You can also read: ADB’s $400M Boost to Bangladesh’s Climate Adaptation
Regarding the disbursement of the loans, Syed Ashrafuzzaman from the Economic Relations Division (ERD) FCBA-1 branch stated that they are anticipating numerous loans in December but the specific timelines of disbursement will be provided by relevant department staff in time. In addition to it, Central bank’s Managing Director and Spokesperson Mejbaul Haque said that, “More than a billion dollars in foreign loans and budget support will be made available in December this year. Therefore, Bangladesh Bank hopes that the reserves will not fall this month (December,2023).”
Diverse Funding Sources and Policy-Based Loans
Considering the declining reserve. Bangladesh is pushing its forces higher for stabilizing country’s reserves back to stream. On last September, 2023 the country’s reserve fell to $21.5 billion after clearing the import bills of $1.3 billion with the Asian Clearing Union (ACU). Asian Clearing Union (ACU) is a payment arrangement whereby the participants settle payments for intra-regional transactions among the participating central banks on a net multilateral basis. Hence, Bangladesh Government has taken strategic initiatives to stabilize country’s reserve in the mean time. Along with the $400 from Asian Development Bank (ADB), $681 million from International Monetary Fund (IMF), potential $250 million loan from the World Bank and another $400 million from the Asian Infrastructure Investment Bank (AIIB) will be approved in December for assisting Bangladesh.
Policy Based Loans
- Asian Development Bank – $400 million
- International Monetary Fund (IMF)- $681 million
- South Korea- $90 million
- World Bank- $250 million
- Asian Infrastructure Investment Bank (AIIB)- $400 million
- Various Donor Agencies- $1.73 billion
- Budgetary Assistance- $1.7 billion
Remittances and Exchange Rate Dynamics
On the 6th December of 2023, according to the central bank, country’s gross foreign reserves stood at $19.1 billion which is even lower than September but Bangladesh Government’s calibrated monetary policy has supported in rebuilding the buffer, also greater exchange rate flexibility has alleviated foreign exchange pressures has calmed down into a neutral fiscal stance. Former Chief Economist of World Bank’s Bangladesh Residential Mission, Zahid Hossain said that the IMF evaluates each installment before releasing it. In the second tranche, the IMF gave Bangladesh concessions on reserve and revenue targets. But during the third instalment, those terms will come up again in succession. He believes that export income and remittance flow should be increased to prevent the decline of reserves.
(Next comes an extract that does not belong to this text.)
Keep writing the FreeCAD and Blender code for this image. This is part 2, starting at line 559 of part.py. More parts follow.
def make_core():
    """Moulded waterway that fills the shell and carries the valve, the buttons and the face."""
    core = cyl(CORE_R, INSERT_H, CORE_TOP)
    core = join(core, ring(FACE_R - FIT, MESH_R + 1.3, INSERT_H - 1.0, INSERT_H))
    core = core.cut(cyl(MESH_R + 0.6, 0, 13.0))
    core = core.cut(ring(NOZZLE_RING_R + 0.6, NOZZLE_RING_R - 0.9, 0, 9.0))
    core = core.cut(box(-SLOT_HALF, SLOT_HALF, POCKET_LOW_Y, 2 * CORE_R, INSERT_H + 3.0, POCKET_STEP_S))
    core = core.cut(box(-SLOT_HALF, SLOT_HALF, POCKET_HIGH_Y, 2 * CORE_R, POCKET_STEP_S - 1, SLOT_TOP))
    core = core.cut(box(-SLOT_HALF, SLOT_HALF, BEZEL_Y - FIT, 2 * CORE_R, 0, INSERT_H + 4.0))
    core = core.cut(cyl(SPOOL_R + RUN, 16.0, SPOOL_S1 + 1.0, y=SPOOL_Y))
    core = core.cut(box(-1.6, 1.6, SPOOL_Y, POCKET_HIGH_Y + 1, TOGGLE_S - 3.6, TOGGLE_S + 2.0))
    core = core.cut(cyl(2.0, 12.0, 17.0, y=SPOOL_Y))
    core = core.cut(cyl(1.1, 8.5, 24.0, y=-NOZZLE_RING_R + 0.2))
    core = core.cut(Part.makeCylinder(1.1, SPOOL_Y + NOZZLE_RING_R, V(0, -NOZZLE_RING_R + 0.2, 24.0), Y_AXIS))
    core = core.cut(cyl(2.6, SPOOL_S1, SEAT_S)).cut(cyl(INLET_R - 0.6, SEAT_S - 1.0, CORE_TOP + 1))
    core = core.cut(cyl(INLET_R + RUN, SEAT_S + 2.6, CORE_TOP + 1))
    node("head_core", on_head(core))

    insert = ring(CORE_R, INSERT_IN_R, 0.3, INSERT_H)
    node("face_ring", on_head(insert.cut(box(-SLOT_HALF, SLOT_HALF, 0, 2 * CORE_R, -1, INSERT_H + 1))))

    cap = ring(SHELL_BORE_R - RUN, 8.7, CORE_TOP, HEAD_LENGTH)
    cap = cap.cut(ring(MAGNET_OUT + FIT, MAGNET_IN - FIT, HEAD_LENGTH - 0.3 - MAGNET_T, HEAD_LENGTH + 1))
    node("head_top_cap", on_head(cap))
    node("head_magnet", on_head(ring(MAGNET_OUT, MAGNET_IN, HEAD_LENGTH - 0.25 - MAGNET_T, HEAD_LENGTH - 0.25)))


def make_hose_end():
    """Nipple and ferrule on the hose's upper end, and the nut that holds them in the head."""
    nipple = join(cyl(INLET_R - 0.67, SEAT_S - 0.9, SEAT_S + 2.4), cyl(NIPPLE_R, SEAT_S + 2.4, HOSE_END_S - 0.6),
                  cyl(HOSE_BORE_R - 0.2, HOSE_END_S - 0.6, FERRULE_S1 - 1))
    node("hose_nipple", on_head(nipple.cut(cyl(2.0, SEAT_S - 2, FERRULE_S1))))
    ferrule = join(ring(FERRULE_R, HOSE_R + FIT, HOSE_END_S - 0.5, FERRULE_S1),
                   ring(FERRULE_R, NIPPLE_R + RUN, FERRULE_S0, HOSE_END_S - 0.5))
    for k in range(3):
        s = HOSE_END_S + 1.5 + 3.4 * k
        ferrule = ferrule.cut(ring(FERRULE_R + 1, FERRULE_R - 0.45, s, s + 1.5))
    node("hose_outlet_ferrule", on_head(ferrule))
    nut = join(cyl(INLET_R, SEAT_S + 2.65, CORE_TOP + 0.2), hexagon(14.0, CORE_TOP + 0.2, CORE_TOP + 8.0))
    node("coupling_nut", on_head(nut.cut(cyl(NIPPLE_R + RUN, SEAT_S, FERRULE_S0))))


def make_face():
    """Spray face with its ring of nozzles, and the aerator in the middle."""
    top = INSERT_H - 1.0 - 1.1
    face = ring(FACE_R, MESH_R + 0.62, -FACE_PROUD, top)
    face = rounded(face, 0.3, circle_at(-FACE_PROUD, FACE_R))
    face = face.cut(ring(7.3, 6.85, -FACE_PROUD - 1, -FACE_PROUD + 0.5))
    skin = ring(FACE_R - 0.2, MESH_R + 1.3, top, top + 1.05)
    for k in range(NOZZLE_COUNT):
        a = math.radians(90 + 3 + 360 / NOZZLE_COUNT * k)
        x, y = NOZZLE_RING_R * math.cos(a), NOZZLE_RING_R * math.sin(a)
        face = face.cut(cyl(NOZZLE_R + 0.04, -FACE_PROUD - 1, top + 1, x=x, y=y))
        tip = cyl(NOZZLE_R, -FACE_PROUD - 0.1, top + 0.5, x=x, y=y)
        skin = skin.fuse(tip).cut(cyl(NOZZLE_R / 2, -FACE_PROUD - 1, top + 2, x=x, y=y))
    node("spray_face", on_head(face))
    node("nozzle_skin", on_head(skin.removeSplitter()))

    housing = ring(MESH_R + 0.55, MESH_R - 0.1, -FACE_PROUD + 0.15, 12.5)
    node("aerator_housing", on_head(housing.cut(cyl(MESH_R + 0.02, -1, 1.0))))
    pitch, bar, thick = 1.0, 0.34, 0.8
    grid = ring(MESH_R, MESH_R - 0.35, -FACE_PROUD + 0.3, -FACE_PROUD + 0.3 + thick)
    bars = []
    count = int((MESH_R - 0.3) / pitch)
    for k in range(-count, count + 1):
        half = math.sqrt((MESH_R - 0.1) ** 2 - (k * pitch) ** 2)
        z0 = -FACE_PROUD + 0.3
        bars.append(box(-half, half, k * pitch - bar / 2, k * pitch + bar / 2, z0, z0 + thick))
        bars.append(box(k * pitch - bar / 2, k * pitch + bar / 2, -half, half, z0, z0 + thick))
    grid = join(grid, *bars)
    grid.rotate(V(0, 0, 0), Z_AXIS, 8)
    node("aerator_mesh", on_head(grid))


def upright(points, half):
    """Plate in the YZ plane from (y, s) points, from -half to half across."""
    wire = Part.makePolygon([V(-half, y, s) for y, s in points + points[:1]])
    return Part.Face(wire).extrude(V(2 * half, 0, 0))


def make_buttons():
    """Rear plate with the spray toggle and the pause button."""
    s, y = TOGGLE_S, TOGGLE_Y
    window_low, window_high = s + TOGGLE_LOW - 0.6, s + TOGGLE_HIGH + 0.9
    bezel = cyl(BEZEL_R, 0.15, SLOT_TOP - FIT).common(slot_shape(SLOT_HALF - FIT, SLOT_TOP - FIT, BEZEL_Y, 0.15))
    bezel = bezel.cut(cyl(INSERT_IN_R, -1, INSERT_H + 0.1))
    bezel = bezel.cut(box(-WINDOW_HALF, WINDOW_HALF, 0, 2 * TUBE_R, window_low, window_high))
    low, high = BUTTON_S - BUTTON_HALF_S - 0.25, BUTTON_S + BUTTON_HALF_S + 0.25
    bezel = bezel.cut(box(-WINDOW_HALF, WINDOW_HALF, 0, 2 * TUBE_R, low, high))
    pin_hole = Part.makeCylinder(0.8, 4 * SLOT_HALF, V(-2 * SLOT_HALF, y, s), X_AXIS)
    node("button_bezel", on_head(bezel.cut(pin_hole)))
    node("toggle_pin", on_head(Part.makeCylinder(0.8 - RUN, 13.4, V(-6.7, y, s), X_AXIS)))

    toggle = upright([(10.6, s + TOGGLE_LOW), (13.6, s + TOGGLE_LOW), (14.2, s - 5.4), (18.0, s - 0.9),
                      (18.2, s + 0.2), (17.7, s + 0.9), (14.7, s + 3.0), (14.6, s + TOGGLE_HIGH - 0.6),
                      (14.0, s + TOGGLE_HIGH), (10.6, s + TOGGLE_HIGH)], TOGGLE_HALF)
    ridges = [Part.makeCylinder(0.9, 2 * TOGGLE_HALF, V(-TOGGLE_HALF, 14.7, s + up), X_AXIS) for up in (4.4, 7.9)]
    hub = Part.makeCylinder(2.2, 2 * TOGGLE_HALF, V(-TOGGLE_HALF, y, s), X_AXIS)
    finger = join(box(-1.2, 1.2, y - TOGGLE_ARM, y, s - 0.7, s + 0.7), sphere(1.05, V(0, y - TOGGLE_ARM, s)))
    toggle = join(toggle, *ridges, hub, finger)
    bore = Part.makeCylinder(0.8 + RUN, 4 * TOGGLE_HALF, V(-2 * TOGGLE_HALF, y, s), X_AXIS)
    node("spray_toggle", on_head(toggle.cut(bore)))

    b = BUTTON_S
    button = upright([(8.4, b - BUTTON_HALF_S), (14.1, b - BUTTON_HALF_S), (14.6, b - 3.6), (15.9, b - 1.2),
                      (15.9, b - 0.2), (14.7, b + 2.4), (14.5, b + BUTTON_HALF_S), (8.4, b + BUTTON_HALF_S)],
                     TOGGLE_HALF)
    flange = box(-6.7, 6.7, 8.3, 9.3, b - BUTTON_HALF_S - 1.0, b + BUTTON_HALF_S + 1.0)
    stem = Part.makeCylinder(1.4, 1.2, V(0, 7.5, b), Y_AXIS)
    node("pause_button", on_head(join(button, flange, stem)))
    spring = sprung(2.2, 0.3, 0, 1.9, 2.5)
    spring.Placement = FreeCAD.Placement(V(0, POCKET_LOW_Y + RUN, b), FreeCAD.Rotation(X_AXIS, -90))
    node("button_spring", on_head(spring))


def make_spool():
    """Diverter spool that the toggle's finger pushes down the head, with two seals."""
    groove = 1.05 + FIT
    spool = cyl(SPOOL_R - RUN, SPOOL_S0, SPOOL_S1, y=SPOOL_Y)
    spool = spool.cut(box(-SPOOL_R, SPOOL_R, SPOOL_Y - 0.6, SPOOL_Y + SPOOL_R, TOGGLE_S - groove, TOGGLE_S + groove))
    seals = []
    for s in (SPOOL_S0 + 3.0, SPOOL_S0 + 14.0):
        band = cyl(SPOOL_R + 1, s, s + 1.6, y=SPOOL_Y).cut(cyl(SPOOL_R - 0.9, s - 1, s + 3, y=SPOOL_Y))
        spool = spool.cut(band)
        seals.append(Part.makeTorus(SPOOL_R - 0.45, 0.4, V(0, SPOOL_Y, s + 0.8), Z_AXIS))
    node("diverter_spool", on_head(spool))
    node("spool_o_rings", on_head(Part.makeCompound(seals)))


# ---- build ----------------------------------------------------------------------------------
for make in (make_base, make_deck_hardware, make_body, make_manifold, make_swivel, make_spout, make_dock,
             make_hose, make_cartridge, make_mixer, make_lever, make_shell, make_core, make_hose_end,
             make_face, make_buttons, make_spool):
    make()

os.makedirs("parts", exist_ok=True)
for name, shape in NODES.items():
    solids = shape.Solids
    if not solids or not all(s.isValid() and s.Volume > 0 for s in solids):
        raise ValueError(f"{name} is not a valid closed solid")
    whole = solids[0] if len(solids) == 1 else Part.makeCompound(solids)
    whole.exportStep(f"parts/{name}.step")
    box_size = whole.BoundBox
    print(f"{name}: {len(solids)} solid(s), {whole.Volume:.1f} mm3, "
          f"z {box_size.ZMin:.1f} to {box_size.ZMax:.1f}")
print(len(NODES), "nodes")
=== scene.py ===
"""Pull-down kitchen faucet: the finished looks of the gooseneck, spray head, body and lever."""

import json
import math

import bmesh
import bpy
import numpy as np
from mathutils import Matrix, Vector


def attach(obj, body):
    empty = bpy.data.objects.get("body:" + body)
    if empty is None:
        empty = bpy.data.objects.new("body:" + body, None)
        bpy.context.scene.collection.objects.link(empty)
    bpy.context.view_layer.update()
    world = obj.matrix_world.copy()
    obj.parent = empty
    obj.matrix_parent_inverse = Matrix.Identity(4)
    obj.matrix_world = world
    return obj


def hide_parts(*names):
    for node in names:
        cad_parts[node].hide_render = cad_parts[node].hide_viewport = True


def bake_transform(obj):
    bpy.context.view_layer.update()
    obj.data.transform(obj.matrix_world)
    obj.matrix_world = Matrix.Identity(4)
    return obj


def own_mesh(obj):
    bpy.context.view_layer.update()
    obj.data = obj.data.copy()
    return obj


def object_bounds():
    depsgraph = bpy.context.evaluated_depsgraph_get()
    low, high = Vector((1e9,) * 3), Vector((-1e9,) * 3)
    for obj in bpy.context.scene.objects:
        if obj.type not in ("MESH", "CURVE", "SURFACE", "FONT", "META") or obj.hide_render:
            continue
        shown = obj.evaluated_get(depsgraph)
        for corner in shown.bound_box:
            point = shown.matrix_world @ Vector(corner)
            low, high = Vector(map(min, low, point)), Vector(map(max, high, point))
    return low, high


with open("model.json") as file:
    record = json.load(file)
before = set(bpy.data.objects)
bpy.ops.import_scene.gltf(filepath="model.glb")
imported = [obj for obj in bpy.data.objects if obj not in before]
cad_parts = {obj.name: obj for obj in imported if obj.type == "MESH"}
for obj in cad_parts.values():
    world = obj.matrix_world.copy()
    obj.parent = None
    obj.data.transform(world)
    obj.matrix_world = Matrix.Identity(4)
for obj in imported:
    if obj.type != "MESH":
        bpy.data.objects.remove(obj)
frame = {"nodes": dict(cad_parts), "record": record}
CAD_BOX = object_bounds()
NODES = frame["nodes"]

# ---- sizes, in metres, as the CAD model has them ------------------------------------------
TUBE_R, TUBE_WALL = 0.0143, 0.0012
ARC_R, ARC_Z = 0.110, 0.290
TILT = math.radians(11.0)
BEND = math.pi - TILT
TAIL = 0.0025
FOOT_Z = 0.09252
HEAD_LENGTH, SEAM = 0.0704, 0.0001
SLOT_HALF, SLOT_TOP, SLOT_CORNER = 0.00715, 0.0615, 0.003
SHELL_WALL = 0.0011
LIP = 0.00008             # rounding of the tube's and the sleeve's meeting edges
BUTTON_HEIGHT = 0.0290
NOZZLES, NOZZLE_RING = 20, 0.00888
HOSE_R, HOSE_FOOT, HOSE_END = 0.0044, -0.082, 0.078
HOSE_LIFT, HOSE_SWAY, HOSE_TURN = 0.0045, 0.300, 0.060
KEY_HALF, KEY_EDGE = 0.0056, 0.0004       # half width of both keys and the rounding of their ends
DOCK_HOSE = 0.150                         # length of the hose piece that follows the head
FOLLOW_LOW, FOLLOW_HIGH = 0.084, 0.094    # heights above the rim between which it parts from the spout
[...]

Moreover, the inflow of remittance to Bangladesh increased 21 percent year-on-year to as most banks are offering higher rates for the US dollar to boost foreign currency collection. Banks and the government are both paying a 2.5 percent incentive from their own funds for transferring remittances through official channels. As such, the beneficiaries are officially entitled to Tk 114.75 per USD. Besides, the BAFEDA and the ABB recently cut the USD rate in a bid to push expatriates into sending home money they previously held on to in hopes of a further rise in value. Emranul Huq, the managing director and CEO of Dhaka Bank stated that, banks have upped their efforts to collect remittances amid the ongoing forex crisis.
IMF’s Cautionary Approach
And after the 2nd installment’s approval from IMF, Mejbaul Haque the spokesperson of the central bank said, “Now there is a gross reserve of 24.66 billion dollars. According to BPM-6 of IMF, the gross reserves are 19.13 billion and the inflow of dollars including remittances is positive this month. With this the debt of the donor organization is added. There will be some expenses, but the expenses will be less than the income. So, the reserve will decrease relatively less. But in January, Aku’s payment is about one billion. All in all, reserves will be good.”
According to the IMF, Bangladesh’s gross foreign reserves can top up to $24.3 billion by the end of the fiscal year if greater exchange rate flexibility is allowed and a tighter monetary policy is pursued. Also, the International Monetary Fund (IMF) has suggested cautious monetary policy to restore the macroeconomic stability of Bangladesh in the short term. Along with this, the company has said to be more flexible in terms of neutral fiscal policy and currency exchange rate as supporting policies. The IMF suggested taking these measures along with increasing resilience to external shocks.
Salim Raihan, the executive director of South Asian Network on Economic Modeling (SANEM) stated that the amount of this loan is not that much compared to the need. Still this loan installment will improve the reserves to some extent. However, getting the second installment loan from the IMF will act as a positive for Bangladesh. Because it will help restore confidence in the economy as a whole, including domestic and foreign investors.